How to Improve Your Product Shelf Life

Many food manufacturer want to extend their product shelf life but do not know what the factors that can improve it are. To find out, a detailed shelf life study is needed to determine the causes of product failure and then design a solution to it. The first step is to identify the type of product failure. This comes in the form of moldy appearance, off taste, color change, flavor change, aroma change or that the bioburden has exceeded the food safety standards and will cause gastrointestinal problems. Usually product failure involves multiple modes and tests must be set up to study each and every cause. For each study, third party sensory evaluation is needed as well as laboratory test to measure bacterial growth, vitamin loss, color changes and rancidity. To save time, accelerated shelf studies in controlled atmosphere to simulate the best and worst case scenario are often carried out. Once the problem is identified, solutions can be found like; mold issues can be solved by addition of preservatives, or by lowering the water activity; rancidity can be countered with the addition of antioxidants; loss of nutritional values can be solved by increasing the initial nutrient contest like vitamins in your product.

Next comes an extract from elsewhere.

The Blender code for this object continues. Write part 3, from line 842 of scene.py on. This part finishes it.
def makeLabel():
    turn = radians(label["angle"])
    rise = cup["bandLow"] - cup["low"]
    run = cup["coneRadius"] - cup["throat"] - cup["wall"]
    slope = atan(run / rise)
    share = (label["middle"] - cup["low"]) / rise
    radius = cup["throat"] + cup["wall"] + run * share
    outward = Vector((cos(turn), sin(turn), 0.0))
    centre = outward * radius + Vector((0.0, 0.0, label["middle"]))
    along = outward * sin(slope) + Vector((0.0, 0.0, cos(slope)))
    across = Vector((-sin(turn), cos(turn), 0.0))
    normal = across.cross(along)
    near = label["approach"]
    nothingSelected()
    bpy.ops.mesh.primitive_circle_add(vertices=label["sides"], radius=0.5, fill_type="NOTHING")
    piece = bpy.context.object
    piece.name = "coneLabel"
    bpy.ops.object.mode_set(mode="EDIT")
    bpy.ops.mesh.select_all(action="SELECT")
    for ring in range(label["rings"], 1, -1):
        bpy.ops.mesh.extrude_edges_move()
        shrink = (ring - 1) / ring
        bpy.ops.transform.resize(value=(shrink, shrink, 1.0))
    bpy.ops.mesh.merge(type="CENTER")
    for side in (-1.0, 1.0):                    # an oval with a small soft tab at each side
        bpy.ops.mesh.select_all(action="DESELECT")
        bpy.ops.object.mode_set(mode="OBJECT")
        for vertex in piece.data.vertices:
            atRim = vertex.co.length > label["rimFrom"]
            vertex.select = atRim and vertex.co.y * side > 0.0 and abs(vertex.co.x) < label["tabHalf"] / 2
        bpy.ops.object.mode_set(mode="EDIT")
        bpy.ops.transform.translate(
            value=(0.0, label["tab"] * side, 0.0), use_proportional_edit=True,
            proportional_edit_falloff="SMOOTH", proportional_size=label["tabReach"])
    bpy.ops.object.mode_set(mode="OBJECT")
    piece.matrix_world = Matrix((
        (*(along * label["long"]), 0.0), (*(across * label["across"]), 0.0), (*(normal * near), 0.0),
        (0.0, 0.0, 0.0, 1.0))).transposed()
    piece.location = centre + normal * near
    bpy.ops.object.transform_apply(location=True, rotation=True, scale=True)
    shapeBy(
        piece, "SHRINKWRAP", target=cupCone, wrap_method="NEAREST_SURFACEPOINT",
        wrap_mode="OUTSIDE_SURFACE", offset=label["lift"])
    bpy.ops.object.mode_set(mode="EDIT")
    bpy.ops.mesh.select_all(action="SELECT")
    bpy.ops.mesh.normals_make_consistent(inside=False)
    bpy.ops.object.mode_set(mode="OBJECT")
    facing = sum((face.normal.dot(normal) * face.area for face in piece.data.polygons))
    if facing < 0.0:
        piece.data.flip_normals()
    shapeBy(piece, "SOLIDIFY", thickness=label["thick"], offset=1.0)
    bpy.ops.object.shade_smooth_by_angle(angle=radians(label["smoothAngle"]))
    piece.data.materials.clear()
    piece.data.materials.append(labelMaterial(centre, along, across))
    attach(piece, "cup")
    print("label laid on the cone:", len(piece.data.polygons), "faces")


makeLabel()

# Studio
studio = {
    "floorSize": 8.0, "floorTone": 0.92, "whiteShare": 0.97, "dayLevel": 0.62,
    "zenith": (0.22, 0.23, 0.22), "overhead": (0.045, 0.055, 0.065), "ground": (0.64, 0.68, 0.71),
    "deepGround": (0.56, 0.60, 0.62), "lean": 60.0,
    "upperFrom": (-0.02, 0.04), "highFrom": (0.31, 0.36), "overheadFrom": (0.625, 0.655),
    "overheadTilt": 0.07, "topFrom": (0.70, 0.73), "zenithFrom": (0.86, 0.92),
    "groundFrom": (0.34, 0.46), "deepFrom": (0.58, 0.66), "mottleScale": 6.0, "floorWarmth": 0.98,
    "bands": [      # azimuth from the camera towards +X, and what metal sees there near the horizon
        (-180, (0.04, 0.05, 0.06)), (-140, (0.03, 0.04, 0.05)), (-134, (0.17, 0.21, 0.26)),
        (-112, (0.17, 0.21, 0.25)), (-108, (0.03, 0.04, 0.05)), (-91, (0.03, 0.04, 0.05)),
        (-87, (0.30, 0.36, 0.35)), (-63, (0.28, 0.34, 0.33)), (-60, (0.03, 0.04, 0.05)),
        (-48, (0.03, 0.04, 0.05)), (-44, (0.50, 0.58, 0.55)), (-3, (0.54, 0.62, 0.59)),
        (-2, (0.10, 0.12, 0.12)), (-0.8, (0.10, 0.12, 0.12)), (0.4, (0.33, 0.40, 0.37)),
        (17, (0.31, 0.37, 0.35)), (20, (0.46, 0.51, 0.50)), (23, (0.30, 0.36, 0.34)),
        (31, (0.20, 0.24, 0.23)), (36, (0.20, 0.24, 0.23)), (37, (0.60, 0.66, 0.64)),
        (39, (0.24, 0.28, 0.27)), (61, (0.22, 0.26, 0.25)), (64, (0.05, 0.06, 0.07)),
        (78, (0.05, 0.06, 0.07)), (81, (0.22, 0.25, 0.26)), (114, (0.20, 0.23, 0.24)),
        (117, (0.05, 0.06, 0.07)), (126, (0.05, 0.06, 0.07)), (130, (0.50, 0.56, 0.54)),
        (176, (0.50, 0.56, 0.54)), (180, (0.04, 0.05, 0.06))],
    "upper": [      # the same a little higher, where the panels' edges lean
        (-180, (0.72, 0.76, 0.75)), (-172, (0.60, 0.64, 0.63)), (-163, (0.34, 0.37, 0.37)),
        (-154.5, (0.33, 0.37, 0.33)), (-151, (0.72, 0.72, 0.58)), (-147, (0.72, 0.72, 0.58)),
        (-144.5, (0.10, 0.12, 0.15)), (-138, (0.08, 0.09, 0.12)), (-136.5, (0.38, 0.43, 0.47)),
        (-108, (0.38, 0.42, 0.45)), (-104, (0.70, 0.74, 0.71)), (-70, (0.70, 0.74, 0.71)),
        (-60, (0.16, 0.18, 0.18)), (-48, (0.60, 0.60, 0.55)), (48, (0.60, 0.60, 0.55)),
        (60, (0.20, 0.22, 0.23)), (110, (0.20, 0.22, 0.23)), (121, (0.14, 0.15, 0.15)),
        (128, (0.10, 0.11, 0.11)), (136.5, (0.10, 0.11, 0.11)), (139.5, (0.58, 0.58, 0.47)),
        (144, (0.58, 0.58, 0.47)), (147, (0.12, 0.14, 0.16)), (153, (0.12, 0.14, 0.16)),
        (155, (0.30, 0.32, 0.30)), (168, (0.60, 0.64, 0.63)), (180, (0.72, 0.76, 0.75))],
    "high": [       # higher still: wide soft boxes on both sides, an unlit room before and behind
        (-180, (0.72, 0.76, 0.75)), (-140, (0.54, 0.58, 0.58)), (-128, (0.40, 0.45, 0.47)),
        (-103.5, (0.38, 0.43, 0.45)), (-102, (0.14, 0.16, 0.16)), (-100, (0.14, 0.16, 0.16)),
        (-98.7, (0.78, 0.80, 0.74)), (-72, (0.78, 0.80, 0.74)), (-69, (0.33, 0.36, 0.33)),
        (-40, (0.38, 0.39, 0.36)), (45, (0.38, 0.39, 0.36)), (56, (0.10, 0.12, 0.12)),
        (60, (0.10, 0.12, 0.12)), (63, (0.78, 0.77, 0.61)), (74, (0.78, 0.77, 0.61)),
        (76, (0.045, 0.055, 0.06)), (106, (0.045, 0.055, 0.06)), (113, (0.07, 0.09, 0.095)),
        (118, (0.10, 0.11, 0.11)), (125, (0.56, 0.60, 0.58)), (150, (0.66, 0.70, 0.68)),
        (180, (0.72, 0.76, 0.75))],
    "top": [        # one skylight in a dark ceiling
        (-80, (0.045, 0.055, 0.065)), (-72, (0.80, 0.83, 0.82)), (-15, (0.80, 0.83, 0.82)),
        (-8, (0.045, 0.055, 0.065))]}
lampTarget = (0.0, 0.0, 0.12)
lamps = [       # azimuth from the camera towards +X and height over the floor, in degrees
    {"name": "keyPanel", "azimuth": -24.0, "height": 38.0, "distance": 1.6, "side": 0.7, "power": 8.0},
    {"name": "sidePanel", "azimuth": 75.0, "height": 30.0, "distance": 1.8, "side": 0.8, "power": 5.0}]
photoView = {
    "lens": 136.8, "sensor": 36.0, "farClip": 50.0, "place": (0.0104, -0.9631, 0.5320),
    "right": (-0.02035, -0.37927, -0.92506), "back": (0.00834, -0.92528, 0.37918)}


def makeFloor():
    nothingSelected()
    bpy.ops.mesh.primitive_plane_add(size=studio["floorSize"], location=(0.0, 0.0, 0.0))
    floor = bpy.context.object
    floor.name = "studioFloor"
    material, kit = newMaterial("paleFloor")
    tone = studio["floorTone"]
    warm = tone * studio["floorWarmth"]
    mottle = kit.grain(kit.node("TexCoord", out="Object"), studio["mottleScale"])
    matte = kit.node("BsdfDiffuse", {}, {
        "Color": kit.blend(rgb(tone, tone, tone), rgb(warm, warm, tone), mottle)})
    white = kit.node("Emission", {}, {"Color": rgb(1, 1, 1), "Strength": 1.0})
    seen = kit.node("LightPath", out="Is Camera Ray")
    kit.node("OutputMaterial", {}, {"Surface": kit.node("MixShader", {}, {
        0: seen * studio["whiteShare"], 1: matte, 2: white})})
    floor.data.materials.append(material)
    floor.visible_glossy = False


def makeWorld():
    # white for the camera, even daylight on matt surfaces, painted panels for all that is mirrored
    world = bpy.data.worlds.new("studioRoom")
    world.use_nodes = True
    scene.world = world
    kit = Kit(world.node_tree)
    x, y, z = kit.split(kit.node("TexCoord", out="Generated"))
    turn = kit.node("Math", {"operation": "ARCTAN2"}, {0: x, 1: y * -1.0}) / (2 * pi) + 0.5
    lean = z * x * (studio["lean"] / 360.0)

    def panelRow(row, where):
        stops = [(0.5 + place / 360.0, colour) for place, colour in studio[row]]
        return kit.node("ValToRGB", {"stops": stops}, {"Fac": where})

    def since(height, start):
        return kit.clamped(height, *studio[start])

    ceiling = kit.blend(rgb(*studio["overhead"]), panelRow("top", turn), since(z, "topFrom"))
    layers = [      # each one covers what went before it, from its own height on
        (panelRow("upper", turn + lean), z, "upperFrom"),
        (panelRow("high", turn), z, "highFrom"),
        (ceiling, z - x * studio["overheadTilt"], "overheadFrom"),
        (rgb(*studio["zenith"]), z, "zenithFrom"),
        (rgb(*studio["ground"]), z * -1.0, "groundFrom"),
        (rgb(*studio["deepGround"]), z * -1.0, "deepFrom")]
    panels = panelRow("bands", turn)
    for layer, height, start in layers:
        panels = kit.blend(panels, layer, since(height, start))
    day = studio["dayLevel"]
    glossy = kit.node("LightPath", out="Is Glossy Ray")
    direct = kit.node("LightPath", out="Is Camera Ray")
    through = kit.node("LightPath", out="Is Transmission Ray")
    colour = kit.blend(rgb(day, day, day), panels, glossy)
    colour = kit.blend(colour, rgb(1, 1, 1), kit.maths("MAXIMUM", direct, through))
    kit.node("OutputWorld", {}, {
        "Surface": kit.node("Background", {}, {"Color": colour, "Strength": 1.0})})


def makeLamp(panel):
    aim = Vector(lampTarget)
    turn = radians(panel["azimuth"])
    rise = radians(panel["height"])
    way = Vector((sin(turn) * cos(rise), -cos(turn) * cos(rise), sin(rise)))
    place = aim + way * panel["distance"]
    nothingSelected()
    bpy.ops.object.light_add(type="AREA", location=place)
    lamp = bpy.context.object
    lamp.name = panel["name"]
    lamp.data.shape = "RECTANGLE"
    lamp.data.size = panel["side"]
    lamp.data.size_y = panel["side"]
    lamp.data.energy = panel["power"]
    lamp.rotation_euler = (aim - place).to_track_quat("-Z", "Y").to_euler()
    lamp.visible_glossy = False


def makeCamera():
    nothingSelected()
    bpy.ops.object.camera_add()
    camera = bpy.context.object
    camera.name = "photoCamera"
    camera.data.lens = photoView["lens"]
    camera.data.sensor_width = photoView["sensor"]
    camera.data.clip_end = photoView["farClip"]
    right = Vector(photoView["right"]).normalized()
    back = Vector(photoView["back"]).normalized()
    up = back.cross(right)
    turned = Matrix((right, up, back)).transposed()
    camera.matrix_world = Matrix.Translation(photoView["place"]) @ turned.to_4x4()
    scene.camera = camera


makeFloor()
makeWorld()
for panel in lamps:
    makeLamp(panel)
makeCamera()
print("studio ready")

Finally monitoring the solution as a HACCP control point will be necessary, for e.g.; measuring the bioburden for microbiological control; measuring oxidation by products for rancidity; measuring mycotoxins for mold; measuring the content of antioxidants. It is now known that adding an appropriate amount of antimicrobials to the finished product is not sufficient but foremost the product must be manufactured in a tightly controlled process that includes adequate hygiene.

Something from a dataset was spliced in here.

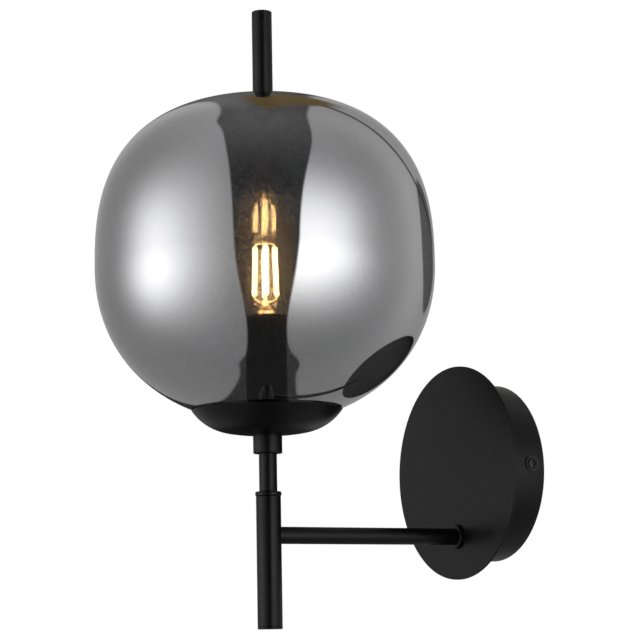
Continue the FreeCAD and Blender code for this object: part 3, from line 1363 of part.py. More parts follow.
NODES = {
    "wall_bracket": wall_bracket,
    "canopy_box": canopy_box,
    "front_disc": front_disc,
    "disc_stud": disc_stud,
    "disc_stud_washer": disc_stud_washer,
    "disc_stud_nut": disc_stud_nut,
    "side_screw_right": lambda: side_screw(1),
    "side_screw_left": lambda: side_screw(-1),
    "side_washer_right": lambda: side_washer(1),
    "side_washer_left": lambda: side_washer(-1),
    "earth_screw": earth_screw,
    "earth_washer": earth_washer,
    "terminal_block": terminal_block,
    "terminal_inserts": terminal_inserts,
    "clamp_screws": clamp_screws,
    "block_screws": block_screws,
    "arm_tube": arm_tube,
    "arm_ring": arm_ring,
    "arm_lock_washer": arm_lock_washer,
    "earth_tag": earth_tag,
    "arm_lock_nut": arm_lock_nut,
    "upright_tube": upright_tube,
    "upright_end_cap": end_cap,
    "upright_top_bush": top_bush,
    "neck_tube": neck_tube,
    "collar": collar,
    "threaded_nipple": threaded_nipple,
    "dish": dish,
    "dish_lock_washer": dish_lock_washer,
    "dish_lock_nut": dish_lock_nut,
    "gallery_spacer": gallery_spacer,
    "gallery_plate": gallery_plate,
    "glass_gasket": glass_gasket,
    "spring_clips": spring_clips,
    "clip_rivets": clip_rivets,
    "glass_globe": glass_globe,
    "crown_washer": crown_washer,
    "finial_rod": finial_rod,
    "crown_stud": crown_stud,
    "inner_pad": inner_pad,
    "inner_washer": inner_washer,
    "crown_nut": crown_nut,
    "candle_sleeve": candle_sleeve,
    "lampholder_base": lampholder_base,
    "lampholder_screw": lampholder_screw,
    "lampholder_body": lampholder_body,
    "threaded_shell": threaded_shell,
    "centre_contact": centre_contact,
    "terminal_posts": terminal_posts,
    "post_screws": post_screws,
    "bulb_cap": bulb_cap,
    "bulb_insulator": bulb_insulator,
    "bulb_contact": bulb_contact,
    "bulb_envelope": bulb_envelope,
    "bulb_stem": bulb_stem,
    "bulb_filaments": bulb_filaments,
    "bulb_leads": bulb_leads,
    "bulb_driver": bulb_driver,
    "lamp_wires": lambda: Part.makeCompound([lamp_wire(side) for side in SIDES]),
    "earth_wire": earth_wire,
}


def main():
    """Writes each node's solids."""
    os.makedirs("parts", exist_ok=True)
    for name, build in NODES.items():
        shape = build()
        if not shape.isValid():
            raise ValueError(name + " is not a valid shape")
        shape.exportStep("parts/" + name + ".step")


main()
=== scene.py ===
import json
import math

import bmesh
import bpy
from bpy.props import FloatProperty, FloatVectorProperty, PointerProperty
from mathutils import Matrix, Vector


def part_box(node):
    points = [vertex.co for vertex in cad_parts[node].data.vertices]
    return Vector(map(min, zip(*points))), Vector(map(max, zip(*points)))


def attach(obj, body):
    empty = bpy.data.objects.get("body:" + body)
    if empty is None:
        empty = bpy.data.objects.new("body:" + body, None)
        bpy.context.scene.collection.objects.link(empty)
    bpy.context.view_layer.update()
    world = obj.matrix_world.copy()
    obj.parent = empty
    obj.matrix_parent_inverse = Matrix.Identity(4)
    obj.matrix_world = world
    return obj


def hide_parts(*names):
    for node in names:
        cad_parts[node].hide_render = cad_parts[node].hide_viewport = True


bl_info = {
    "name": "Globe Wall Sconce",
    "version": (1, 0, 0),
    "blender": (4, 5, 0),
    "location": "View3D > Sidebar > Sconce",
    "description": "Makes a wall light with a smoked globe on a dish, an upright, an arm and a canopy",
    "category": "Add Mesh",
}

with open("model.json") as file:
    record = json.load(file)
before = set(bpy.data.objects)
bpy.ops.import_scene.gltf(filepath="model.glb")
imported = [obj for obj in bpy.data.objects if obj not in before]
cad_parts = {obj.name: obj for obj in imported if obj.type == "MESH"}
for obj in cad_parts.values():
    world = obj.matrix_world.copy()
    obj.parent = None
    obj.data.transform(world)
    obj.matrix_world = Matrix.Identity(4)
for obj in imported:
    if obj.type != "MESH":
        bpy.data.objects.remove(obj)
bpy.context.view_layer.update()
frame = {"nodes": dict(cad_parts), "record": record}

MM = 0.001
ON_AXIS = 0.01 * MM
LATHE_STEPS = 160
GLOBE_STEPS = 256
DISH_STEPS = 224
PLATE_STEPS = 256
SCREW_STEPS = 96
SMOOTH_ANGLE = math.radians(32)
SIDES = {1: "right", -1: "left"}
FORWARD = (0, -1, 0)


# --- The frame's nodes

def low_of(node):
    """Lowest corner of a node."""
    return Vector(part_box(node)[0])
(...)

Another way to estimate your product shelf life, especially for ready to eat foods, is to monitor the amount of psychotropic bacteria. These bacteria can grow at refrigeration temperatures and are regularly found in food. Psychotropic bacteria are usually monitored by enumerating pseudomonas.

Indicator Organism


1. For estimation of bioburden
Accurate counting is important. Use SimPlate® bacterial counting is made easy.


2. Indicator Organism
Indicators of potential human or fecal contamination or possible presence of pathogens.


3. Indicator Organism
Indicators that asses the number of microorganism or microbial activity.
Most commonly used is aerobic plate count. Measures the number viable bacteria in the sample.


4. Testing for Pseudomonas
Biolife pseudomonas selective agar is a selective medium for the isolation and identification of pseudomonas spp. It is a
centrimide agar medium recommended by USP and EP. This is a presumptive test.


5. Testing for Vitamins
Vitamins are added as a food fortification and its quantity are labelled. As such testing at the end of the product shelf life is necessary to ensure that the food contents comply with its label.


The VitaFast® are microbiological tests in an easy to use microtiter plate format. The microorganism are lyophilized in the wells. Growth of the microbes are dependent on the vitamin concentration. This growth can be measured with turbidity using a microtiter plate reader. This is possible for all water soluble vitamins - Folic acid, Pantothenic acid, Vitamin C (Ascorbic Acid), Vitamin B1 (thiamin), Vitamin B2 (Riboflavin), Vitamin B3 (Niacin), Vitamin B6 (pyridoxine), Vitamin B7 (biotin), Vitamin B12 (cyanocobalamin), Inositol.

HACCP is a systematic approach to food safety. Rather than trying to inspect finished products for the effects of hazards, HACCP attempts to avoid hazards.